Fey, he added, had shown enormous strength in surviving her ordeal. “I feel like marrying [her] anew,” he concluded. “I would marry her ten times if I had ten lives.”
In her letter, Fey asked her mother to start looking for the children. But she and Detalmo expected them to be found any day now. Above all, they refused to believe they were dead.
However, still no news came, and soon they resigned themselves to the fact that getting to Germany was impossible. It would be up to Fey’s mother to find her grandchildren.
Detalmo was now working as a private secretary to Italy’s first post-war prime minister, Ferruccio Parri, one of Italy’s leading wartime resistance leaders. When he was not busy with that, he and Fey prepared pamphlets and papers giving details of Corrado and Roberto along with their photographs. They sent them to the Italian, German and International Red Cross, to the American, British and French intelligence services, to Vatican Radio, to all the bishops and archbishops in Germany and Austria. Every leaflet was written in Italian, German, English, French and Russian. But there was no response and Fey increasingly had a sinking feeling. The children were so young, they would now have different names, and perhaps they were lost deep in the Russian zone of Germany or Austria. How could she ever hope to find them in the post-war chaos still engulfing the continent? To distract herself, she began to record everything that had happened to her in the camps.
Meanwhile, her mother had begun to search for the children. Her home in Ebenhausen, like thousands of others at the end of the war, consisted entirely of women. Living with her was her mother–the widow of Admiral von Tirpitz–her unmarried sister, and Fey’s sister Almuth. Neither of her sons had returned home. Hans-Dieter had been thrown into prison after the bomb plot before escaping ahead of the Russians to the French zone of occupation. His elder brother, Wolf Ulli, had last been heard of somewhere behind the Russian lines.

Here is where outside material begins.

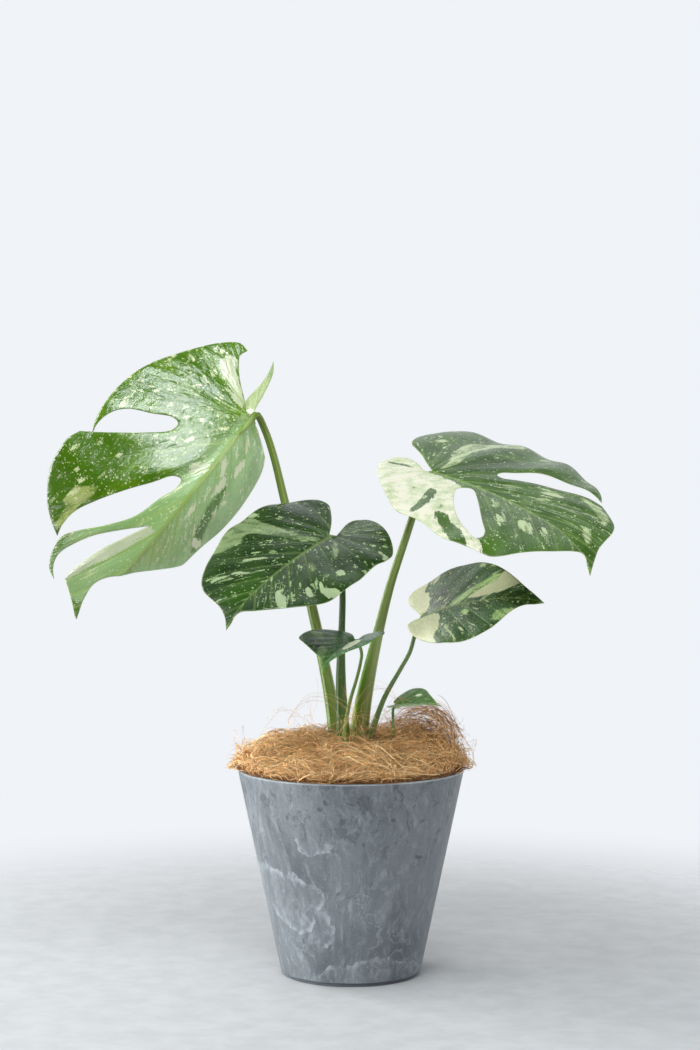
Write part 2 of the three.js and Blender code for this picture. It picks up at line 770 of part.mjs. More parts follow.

For Fey’s mother, too, though, it felt like mission impossible. All she knew was that eight months ago, her grandchildren had been taken from their mother at Innsbruck. How on earth was she to carry out a search in a country with no railway services, where the telephone lines were still down, and which was under strict military occupation so you needed a special permit for nearly everything? They were just two small boys, known by false names, among millions of other lost children and orphans in Europe’s wasteland. Nazi authority had melted away, and with it the centralized records that might give a clue to their whereabouts. Only the occupiers carried any authority, but they were overwhelmed by the confusion. Besides, they knew nothing about the boys.
Then, early in June, she had a sudden lucky break. While clearing up the debris and searching through buildings, the authorities in Munich found a dark blue abandoned BMW. They were able to identify it as the one confiscated from the von Hassells after the arrest of Fey’s father and returned it to the family. Now, at least, Fey’s mother had transport of her own. Next, she secured permits for the car, for travel and for petrol. Eventually, her quest led her to the office of Colonel Charles Keegan, the US military governor of Bavaria.
“Charley” Keegan was–in the words of one harsh critic–“a New York Irish politician-turned-soldier with a glad hand and glib gab,” and he would later be fired for letting too many ex-Nazis back into office. But Fey’s mother found him sympathetic and concerned. He was obviously shocked and disturbed by the chaos and anarchy that greeted him in Germany, and he wanted to help. Solemnly, he wrote out a note asking his subordinates to assist her.
It worked wonders. Armed with the note, she and Almuth carefully planned the route of their search. They relied mostly on rumors and gossip about other missing children in Gestapo hands that were spreading from town to town. They headed first for a children’s home in southern Bavaria, but the director there gave them short shrift, saying Fey’s children were definitely not among those in her care.
However, after this setback, they received a strong lead directing them to Bad Sachsa. It sounded promising because the Stauffenberg and Goerdeler children had just been located there. The only problem was that it lay just across the border in Czechoslovakia, and it was soon to be taken over from the Americans by the Russians. It took them two hard days’ driving to get there. By the time they arrived, it seemed they were too late. Three miles short of the town, they came upon a wooden barrier across the road. A friendly British sergeant on duty first tried to dissuade them from going on because of the Russians. But when Fey’s mother insisted, he persuaded her to leave Almuth behind because of what they might do to a young woman. He also told her to leave behind all her papers, money and jewelry, to abandon the car, and complete her journey on foot.
So Fey’s mother walked on alone. She was still wearing a black widow’s mourning veil in memory of her husband. Eventually, she reached the town, which was almost deserted because most of its German inhabitants had fled. In the Town Hall, she found the Mayor sitting in his office alone and desolate. She explained her mission and he leaped to his feet, took her to his old saloon car, and offered to drive her to the children’s home. They could only get there, he explained, when the Russians were changing their guard.
They managed to dodge a Russian patrol and reached a big stone building on a hilltop. Outside, sitting on the porch, they found a woman and a small child playing happily beside her. The woman was the director. She looked at the photographs Fey’s mother impatiently pushed in front of her. She was certain that she had never seen them, absolutely certain. “Who’s the little one?” asked Fey’s mother, pointing to the child. “One of the Goerdeler children,” came the reply. It was a dreadful blow.
Fey’s mother and sister returned exhausted and dispirited to Ebenhausen. What could they do next? Where were they to look? Germany was simply too big and they had no more leads.
Back in Rome, Fey sweated out June completely in the dark about her mother’s efforts. By now, she was desperate to get back to Brazzà. This was not just to escape the capital’s stifling summer heat, but to regain some sense of composure. She had always felt safe and happy there. Besides, she could throw herself into getting the estate back in shape and so take her mind off her worries. But here, too, there was a problem: word came through that Brazzà was now occupied by British officers. So she hung on in Rome. Still no word came of the children. As June turned into July, her spirits once again were ebbing away.